I always wanted to know how, exactly, you would go about parking a duck.


Depends. Beak-in, or web-foot to curb?
posted by Devils Rancher at 12:50 PM on August 11, 2009


There's one in my laundromat I forgot to grab a picture of, advertising a "3 badroom apartment". Though who knows? It may be truth in advertising.
posted by fings at 1:14 PM on August 11, 2009


Here in Seattle, there's a used car store that has signs with both "cars" and "kars"....on the same side of the building.
posted by nomisxid at 1:40 PM on August 11, 2009


See also this sign for PowDer actuated tools.
posted by nomisxid at 1:44 PM on August 11, 2009


A local preschool recently had a professionally-made sign out front that read "Scholorships Available."
posted by workerant at 2:01 PM on August 11, 2009


That's not a typo, nomisxid.
posted by MrMoonPie at 2:03 PM on August 11, 2009


well i'll be.
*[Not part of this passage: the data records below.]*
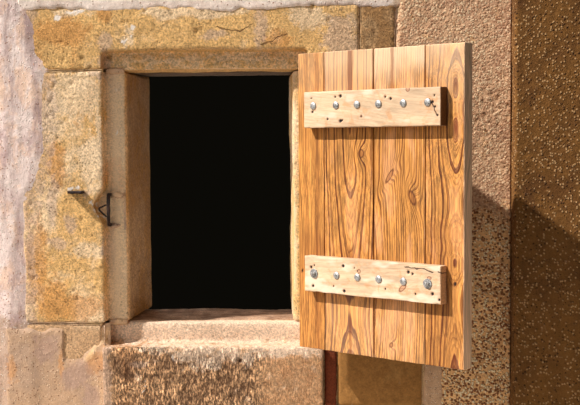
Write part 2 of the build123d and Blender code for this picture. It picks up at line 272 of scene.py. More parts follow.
def grid_faces(index):
    """Four-cornered faces between the rows and columns of a grid of point numbers."""
    corners = (index[:-1, :-1], index[1:, :-1], index[1:, 1:], index[:-1, 1:])
    return np.stack(corners, axis=-1).reshape(-1, 4)


def box_grid(places):
    """Points and faces of a closed box, its sides cut at the places given along each axis."""
    points, faces, count = [], [], 0
    for axis in range(3):
        one, other = (axis + 1) % 3, (axis + 2) % 3
        for end in (0, -1):
            side = np.empty((len(places[one]), len(places[other]), 3))
            side[..., axis] = places[axis][end]
            side[..., one], side[..., other] = np.meshgrid(places[one], places[other], indexing="ij")
            index = count + np.arange(side[..., 0].size).reshape(side.shape[:2])
            quads = grid_faces(index)
            faces.append(quads if end else quads[:, ::-1])
            points.append(side.reshape(-1, 3))
            count += index.size
    points, same = np.unique(np.round(np.concatenate(points), 7), axis=0, return_inverse=True)
    return points, same.ravel()[np.concatenate(faces)]


def cuts(low, high, step, edge):
    """Places about step apart from low to high, closer at both ends where an arris is rounded."""
    inner = np.linspace(low + edge, high - edge, max(3, round((high - low) / step)))
    return np.concatenate(((low, low + edge / 3), inner, (high - edge / 3, high)))


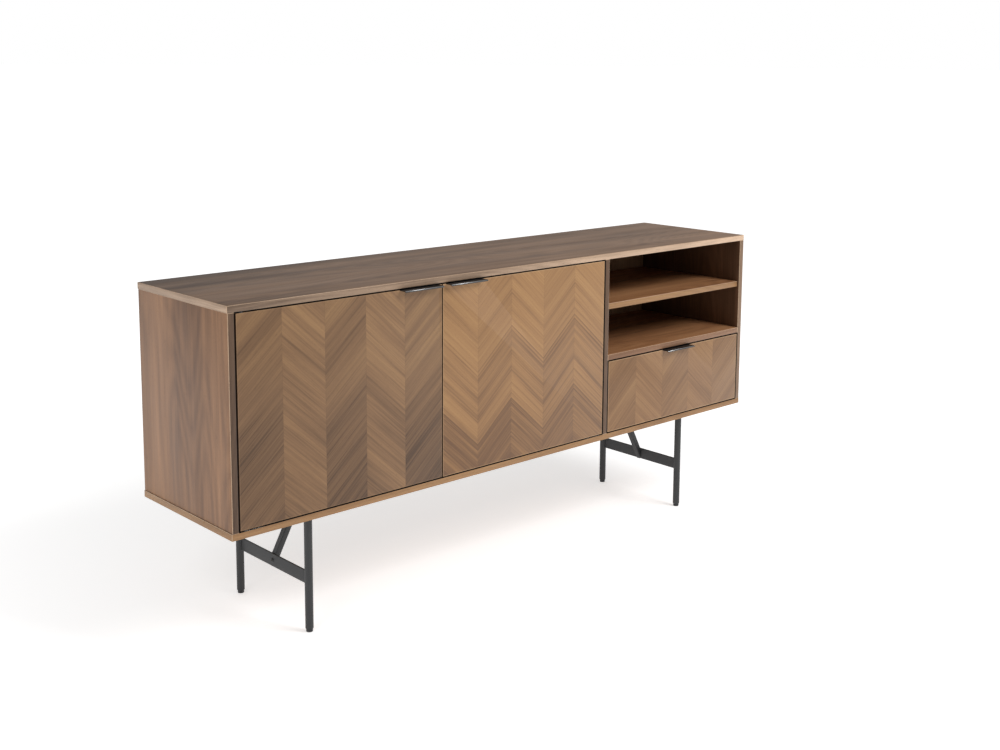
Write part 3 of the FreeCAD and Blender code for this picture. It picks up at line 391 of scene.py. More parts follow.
@dataclass(frozen=True)
class ChevronVeneer(Finish):
    """Upright strips of veneer on a front, whose slanting grain meets in points.

    Painted shade makes the tone sink towards the floor by sink, and by a second amount more on the
    rising strips. The rising strips are also painted darker, a painted sheen, and rim sets a
    painted highlight along the edges. Likeness says how much the strips are cut from one sheet,
    and pairs are the heights of dark bands.
    """

    node: str
    first: Slant
    likeness: float
    # painted shade: how much more the rising strips darken towards the floor
    rising_painted_shade: float
    seed: float
    tones: WoodTones
    # painted shade: how much the tone darkens towards the floor
    sink: float
    # painted highlight: how strong the pale rim along the edges is
    rim: float
    pairs: tuple[float, ...] = ()
    strips: int = 5
    slope: float = math.radians(42)
    roughness: float = 0.44

    def build(self) -> Material:
        """Makes the material.

        Returns:
            The material.
        """
        sheet, tones = self.sheet(), self.tones
        low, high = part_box(self.node)
        x, _, z = sheet.axes()
        width = (high.x - low.x) / self.strips
        offset = x - (low.x - (width if self.first is Slant.LEFT else 0.0))
        folded = offset.fold(width)
        strip = (offset / width).whole()
        rising = 1 - strip.wrap(2)
        cosine, sine = math.cos(self.slope), math.sin(self.slope)
        across = z * cosine - folded * sine
        along = folded * cosine + z * sine
        drift = strip * (1 - self.likeness) * 1.7 + self.seed
        broad = sheet.noise((along * 1.1, across * 17, drift), 2.0, 0.5, 0.2)
        bands = sheet.noise((along * 1.8, across * 58, drift + 5.1), 3.0, 0.55)
        lines = sheet.noise((along * 3.5, across * 230, drift + 9.7), 3.0, 0.6)
        fibres = sheet.noise((along * 14, across * 900, drift + 3.3), 2.0, 0.6)
        holes = sheet.noise((along * 110, across * 1600, drift), 1.0).rise(0.64, 0.75)
        gloss = sheet.noise((along * 4, across * 30, drift))
        # painted shade: darker towards the floor, and more on the rising strips
        sink = 1 - ((z - low.z) / (high.z - low.z)).rise(0.05, 0.95)
        tone = (0.58 + (broad - 0.5) * 0.6 + (bands - 0.5) * 0.54 + (lines - 0.5) * 0.72
                + (fibres - 0.5) * 0.3 - sink * self.sink - rising * sink * self.rising_painted_shade)
        wave = (broad - 0.5) * 0.016
        for level in self.pairs:
            for step, strength in ((0.0, 0.17), (0.009, 0.13)):
                gap = sheet.math("ABSOLUTE", across - (level - step) + wave)
                tone = tone - gap.rise(0.0026, 0.0006) * strength
            tone = tone - (across + wave).rise(level, level - 0.03) * 0.07
        inside = (x - low.x).least(high.x - x).least(z - low.z).least(high.z - z)
        seam = folded.least(width - folded).rise(0.0004, 0.0001)
        colour = sheet.ramp(tone, (0.12, tones.dark), (0.5, tones.middle), (0.9, tones.light))
        # painted sheen: the rising strips are painted darker
        for share, paint in ((rising * 0.16, tones.dark),
                             (lines.rise(0.60, 0.72) * 0.25, tones.dark),
                             (holes * 0.4, tones.pore),
                             # painted highlight: a pale rim along the front's edges
                             (inside.rise(0.0022, 0.0008) * self.rim, PAINTED_EDGE_HIGHLIGHT),
                             (seam * 0.35, tones.pore)):
            colour = sheet.mix(share, colour, paint)
        return sheet.lacquer(colour, self.roughness + (gloss - 0.5) * 0.14 - rising * 0.03,
                             fibres * 0.5 + lines * 0.3 - holes * 0.5 - seam * 0.4)


@dataclass(frozen=True)
class PaintedSteel(Finish):
    """Powder coated or lacquered steel with fine orange peel."""

    dark: Colour
    light: Colour
    roughness: float
    peel: float
    metallic: float = 0.0
    gloss: float = 0.0

    def build(self) -> Material:
        """Makes the material.

        Returns:
            The material.
        """
        sheet = self.sheet()
        place = sheet.place()
        grain, peel = sheet.noise(place, scale=1400), sheet.noise(place, scale=520)
        cloud = sheet.noise(place, 3.0, scale=14)
        specks = sheet.noise(place, 1.0, scale=2600).rise(0.66, 0.74)
        colour = sheet.mix(cloud * 0.6 + grain * 0.4, self.dark, self.light)
        return sheet.finish(
            sheet.mix(specks * 0.35, colour, SPECK), Metallic=self.metallic,
            Roughness=self.roughness + (cloud - 0.5) * 0.14 + (grain - 0.5) * 0.12,
            Coat_Weight=self.gloss, Coat_Roughness=0.14,
            Normal=sheet.bump(peel * 0.7 + grain * 0.3, self.peel, 0.0002))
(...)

I didn't even think to google for it, just assumed they meant "power".

my d'oh
posted by nomisxid at 3:04 PM on August 11, 2009


At a 7-11 here in Seattle, it's possible to buy frozen hearing. In my neighborhood, big changes were coming to the Mid-K Beauty Supply.
posted by Tube at 6:37 PM on August 11, 2009


I like how he explains all the jokes.

This. Disgruntled ex-spelling-almost-champ here too, and I find this nothing but annoying. Also, note to New Yorkers: Misspellings are on signs ALL OVER THE WORLD.
posted by ethnomethodologist at 8:03 AM on August 12, 2009


Also- "patties" are a Jamaican snack, a sort of flaky pocket with filling including spicy chicken, goat, beef, or veg. I can't believe that a New Yorker would find it so LOL-worthy to point out that "patties" is separated from the other items with a comma, meaning that he, incredibly, is so sheltered from one of the largest ethnic groups in the city (right? Or is NYC really that much less cosmopolitan than Toronto?) that he's actually never heard of patties.